Scenari energetici in Italia al 2020

2 12 2008

Qualche giorno fa a Padova si è svolto un convegno sugli scenari energetici al 2020 con uno sguardo particolare alla situazione italiana e al suo possibile ruolo all’interno dello ambito europeo. Il convegno, che ha visto una numerosa partecipazione oltre che di studiosi e accademici da tutto il Nord Italia anche di esponenti del mondo aziendale, ha indirizzato il delicato tema degli scenari energetici che si aprono per l’Italia all’indomani del molto discusso pacchetto 20-20-20 proposto dall’Unione Europea. Il convegno si poneva l’ambizioso obbiettivo di delineare una possibile proposta per una strategia nazionale per il raggiungimento degli obbiettivi – di riduzione delle emissioni, dell’incremento di energia rinnovabile e dell’efficienza energetica- assegnati dall’UE all’Italia, che al momento non esiste ancora.

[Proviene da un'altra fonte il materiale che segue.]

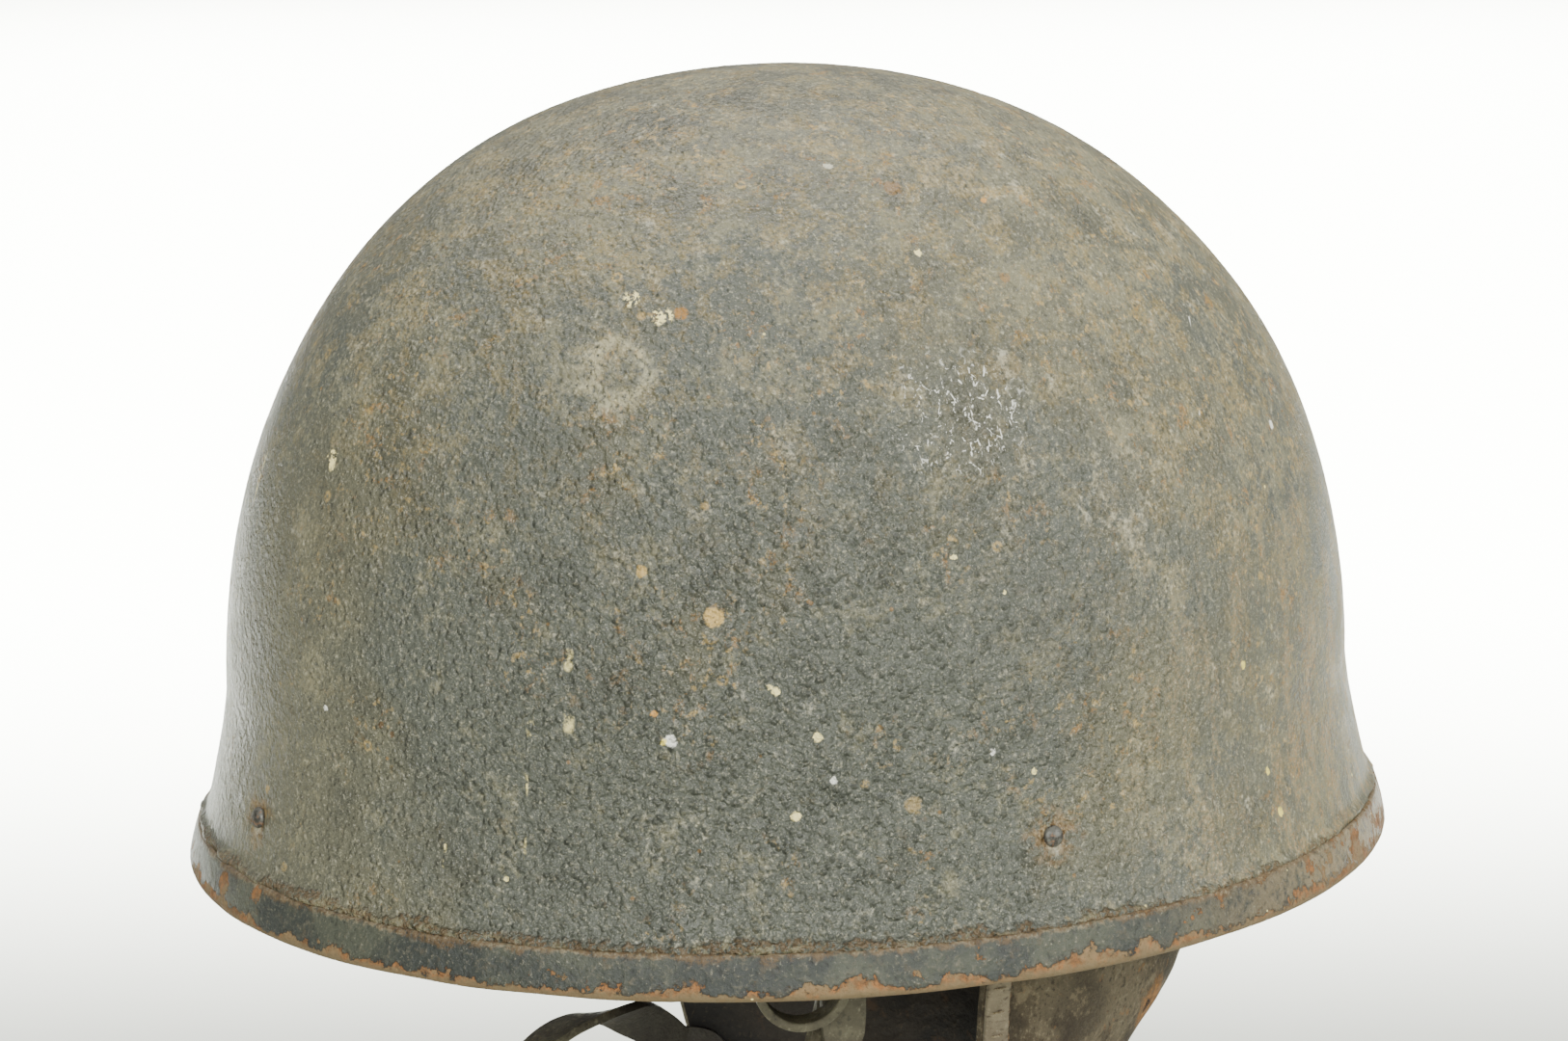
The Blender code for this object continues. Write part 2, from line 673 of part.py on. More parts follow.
def make_keeper(collection):
    # A loop hanging from the head band's lower edge, its width square to the band.
    seat, outward, around = facet_frame(
        HEAD_HALF_WIDTH, HEAD_HALF_LENGTH, BAND_BOTTOM, BAND_FACETS, KEEPER_FACET
    )
    up = Vector((0.0, 0.0, 1.0))
    middle = seat + outward * (SEAT_GAP + KEEPER_WIDTH / 2)
    mid_radius = KEEPER_RADIUS - KEEPER_THICKNESS / 2
    centre = middle - up * (KEEPER_DROP - KEEPER_RADIUS)
    bottom = half_turn(centre, -around, -up, mid_radius)
    path = [
        middle - around * mid_radius - up * SEAT_GAP,
        *bottom,
        middle + around * mid_radius - up * SEAT_GAP,
    ]
    faces = [outward] * len(path)
    widths = [KEEPER_WIDTH] * len(path)
    return ribbon_piece(
        "strap_keeper", path, faces, widths, KEEPER_THICKNESS, STRAP_LEATHER, collection
    )


def build():
    clear_scene()
    helmet = make_collection("despatch_rider_helmet")
    cutters = make_collection("cutters")
    shell = make_shell(helmet)
    make_rim_strip(helmet)
    head_band = make_head_band(helmet)
    sides = (
        ("left", 0.0, SIDE_RIVET_HEIGHT),
        ("back", 0.25, SIDE_RIVET_HEIGHT),
        ("right", 0.5, SIDE_RIVET_HEIGHT),
        ("front", 0.75, FRONT_RIVET_HEIGHT),
    )
    for side, facet_share, rivet_height in sides:
        make_clip(side, facet_share, rivet_height, shell, head_band, helmet, cutters)
    make_curtain(helmet)
    make_hem("left", 1, helmet)
    make_hem("right", -1, helmet)
    make_buckle_tab(helmet)
    make_buckle(helmet)
    make_chin_strap(helmet)
    make_keeper(helmet)


build()
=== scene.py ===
import math

import bpy
from mathutils import Matrix, Quaternion, Vector, noise


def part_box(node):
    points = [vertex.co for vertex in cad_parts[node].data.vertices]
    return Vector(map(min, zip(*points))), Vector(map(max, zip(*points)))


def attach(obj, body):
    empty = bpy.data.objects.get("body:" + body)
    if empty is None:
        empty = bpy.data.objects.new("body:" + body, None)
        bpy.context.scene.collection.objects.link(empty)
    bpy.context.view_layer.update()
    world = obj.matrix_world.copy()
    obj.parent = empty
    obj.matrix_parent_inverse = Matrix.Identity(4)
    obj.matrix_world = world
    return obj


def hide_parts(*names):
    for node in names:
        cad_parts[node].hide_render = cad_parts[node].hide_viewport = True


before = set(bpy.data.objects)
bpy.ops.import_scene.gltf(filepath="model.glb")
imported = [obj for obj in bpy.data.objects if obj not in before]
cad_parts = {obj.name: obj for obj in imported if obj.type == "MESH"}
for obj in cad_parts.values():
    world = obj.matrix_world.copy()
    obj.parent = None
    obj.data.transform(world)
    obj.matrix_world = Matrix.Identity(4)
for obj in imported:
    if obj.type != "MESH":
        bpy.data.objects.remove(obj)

scene = bpy.context.scene
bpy.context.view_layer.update()  # the solids' own box, before anything replaces them
mm = 0.001  # lengths are in metres and angles in degrees, unless a note says otherwise
upward = Vector((0.0, 0.0, 1.0))
print("frame loaded:", len(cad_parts), "nodes")


# Shader maths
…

Il tema è decisamente scottante tanto che i moderatori a tratti hanno dovuto calmare le acque come Floris in un dibattito tra Di Pietro e Castelli. Il motivo di tanto contendere sono stati soprattutto i numeri, relativi sia ai costi dell’effettuazione del pacchetto, che per molti degli studiosi presenti viaggiano decisamente al di sotto delle cifre su cui si basa l’attuale posizione del governo italiano sia ai benefici che deriverebbero da tali provvedimenti. Al di là della battaglia sulle cifre, il messaggio forte che ho colto dal vivissimo dibattito è stato un altro. E cioè che l’oggetto del contendere non è solo il combattere il global warming ma si sta discutendo della competitività del sistema economico italiano (ed europeo) nel prossimo futuro. È vero che la riduzione di Co2 a fronte dei provvedimenti obbiettivo sarebbe relativamente piccola – un taglio alle emissioni del 0,0015% secondo Confindustria. Ma quello di cui si discute in sede europea va oltre questo obbiettivo, prospettando un ambizioso piano strategico sulle tecnologie, tecnologie per una transizione ad un economia che segua un modello di sviluppo compatibile con l’ambiente. L’Europa non è certo l’unica che ha fiutato questa opportunità: anche la Cina, che non è nota basare i suoi piani industriali su scrupoli moralistici e ambientalisti, si è posta l’obbiettivo 19% di energia da rinnovabili al 2020. Energia prodotta, presumibilmente, da pannelli solari o pale eoliche made in China con un relativo indotto economico, che già si sta sviluppando, non indifferente. Se la Cina si è già mossa in questa direzione, anche l’America di Obama non tarderà a muoversi in questa direzione (forte dei 150 miliardi di dollari che il neo eletto ha promesso investirà nei prossimi 10 anni) e anche l’India si sta guadagnando un posto di tutto rispetto nel panorama mondiale per la produzione di pale eoliche. Insomma, non c’è tempo da perdere per non restare fuori dal mercato delle green technologies. Attualmente, nella Germania di Audi e Bmw ci sono più occupati nel comparto del solare che in quello dell’auto. Solo un indicatore tra i tanti che dimostra come l’obbiettivo della riduzione di emissioni e aumento dell’efficienza energetica sottende anche un mercato che potrà avere importanti riflessi non solo sull’ambiente ma anche sull’economia, in termini di occupazione che di fatturato sia in high tech – come quello per la produzione di tecnologie per le rinnovabili – che low tech -dai mobili alle ceramiche.

Alle prese con una delle peggiori tempeste per l’economia di sempre, investire in questa scommessa di economia sostenibile può rappresentare per l’economia italiana una delle poche scialuppe di salvataggio disponibili.